|
State value of oil pipeline disputed Pipeline’s value likely to be set by review board; state, local governments and oil companies at odds for second year in row The Associated Press
A disagreement is brewing between oil companies and three local governments over the assessed value of the trans-Alaska oil pipeline system.
The problem likely will result in a formal review board looking at the pipeline’s value for the second year in a row.
The State of Alaska has valued the 800-mile pipeline system at $3.64 billion. The consortium of oil companies that own the pipeline says it is worth $1 billion. The municipalities that collect property tax from the system — the Fairbanks North Star and North Slope boroughs and the city of Valdez — say the assessed value should be closer to $5.6 billion.
The difference could lead the oil companies to ask a review board to take a closer look at the state’s 2006 pipeline assessment. Representatives for ConocoPhillips and BP, two of the companies with subsidiaries in the Alyeska Pipeline Service Co., which operates the pipeline, said they will decide by the end of April whether to appeal.

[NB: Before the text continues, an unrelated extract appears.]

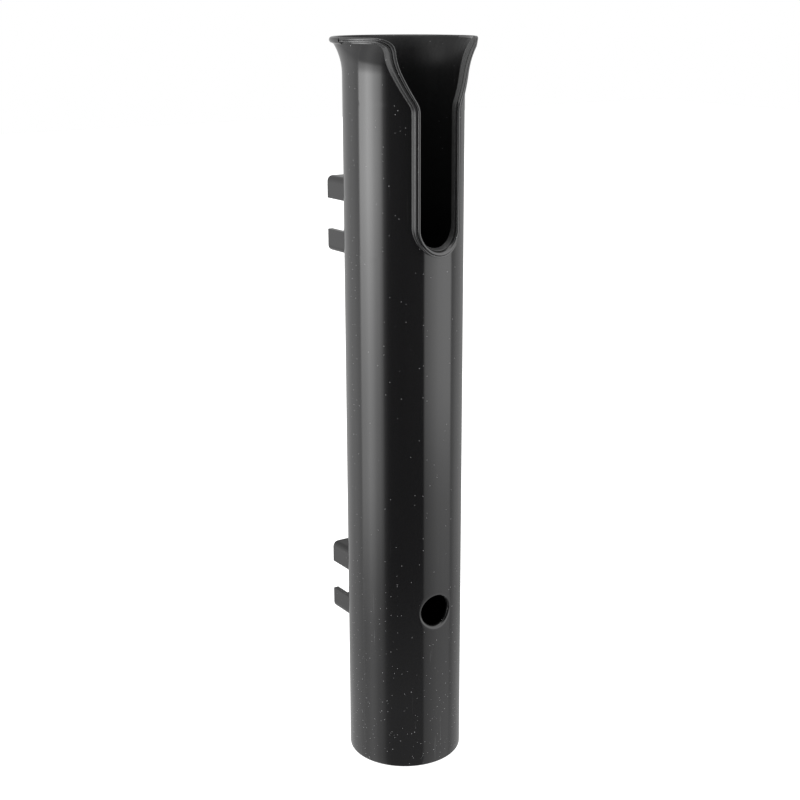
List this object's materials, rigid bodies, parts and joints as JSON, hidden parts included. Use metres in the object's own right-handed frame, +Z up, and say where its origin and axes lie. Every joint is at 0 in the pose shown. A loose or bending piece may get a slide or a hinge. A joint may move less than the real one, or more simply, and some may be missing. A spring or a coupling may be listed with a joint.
{
  "type": "rod holder",
  "caption": "Side-mount fishing rod holder: a long tube with a flared and slotted mouth, a raised edge guard, a butt pad and two bolted stand-off brackets.",
  "frame": {"origin": "at the bottom, under the middle of the object's box; the tube's axis is 4.3 mm in front of it", "axes": "+Z up along the tube, -Y to the slot, +Y to the brackets, +X to the right seen from the front"},
  "size_m": [0.0582, 0.0618, 0.305],
  "materials": {
    "black_plastic": "glossy moulded plastic with fine scratches",
    "black_edging": "satin soft plastic",
    "black_rubber": "matt rubber",
    "stainless_steel": "satin stainless steel"
  },
  "bodies": {
    "root": {"tube_body": "black_plastic", "slot_edge_guard": "black_edging", "butt_pad": "black_rubber", "upper_bracket": "black_plastic", "lower_bracket": "black_plastic", "upper_bracket_bolt": "stainless_steel", "upper_head_washer": "stainless_steel", "upper_nut_washer": "stainless_steel", "upper_lock_nut": "stainless_steel", "lower_bracket_bolt": "stainless_steel", "lower_head_washer": "stainless_steel", "lower_nut_washer": "stainless_steel", "lower_lock_nut": "stainless_steel"}
  },
  "joints": []
}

Municipalities want review Municipalities say they are certain to ask for the review.
Fairbanks Mayor Jim Whitaker said local governments want to ensure the State of Alaska gets a fair assessment on the pipeline, an annual assessment that takes into account the pipeline, the right of way below it and other pipeline-related infrastructure.
He said that property assessments inside the borough — not counting oil and gas properties and infrastructure — have increased by 83 percent in the past decade.
Meanwhile, the pipeline’s assessed value has decreased over that time.
“There is no logical basis for that,” Whitaker said. “I’ve worked very hard to reverse that trend. Alyeska has to be treated as any other citizen is.”
Pipeline big source of taxes The state collected close to $30 million last year in property taxes on the pipeline.
The Fairbanks North Star Borough received more than $3.6 million — 5 percent of all the property taxes it collected — from the oil companies.
The three municipalities are challenging the state’s estimates from a number of angles. They have considered asking the state to estimate how much money a firm would pay to buy the system, and, according to state documents, argued the state should take into consideration the market value of the oil companies’ stocks, bonds and other securities.
This is not the first time the municipalities, the state and the oil companies have disagreed over the value of the 800-mile pipeline system. In 2001, a disagreement led the state to agree to hold the assessed value at just more than $3 billion until last year, when challenges arose again.
The state’s assessments of the pipeline system began during its construction in 1975. The assessed value peaked in 1979, when the state assessed the system’s worth at $8.4 billion.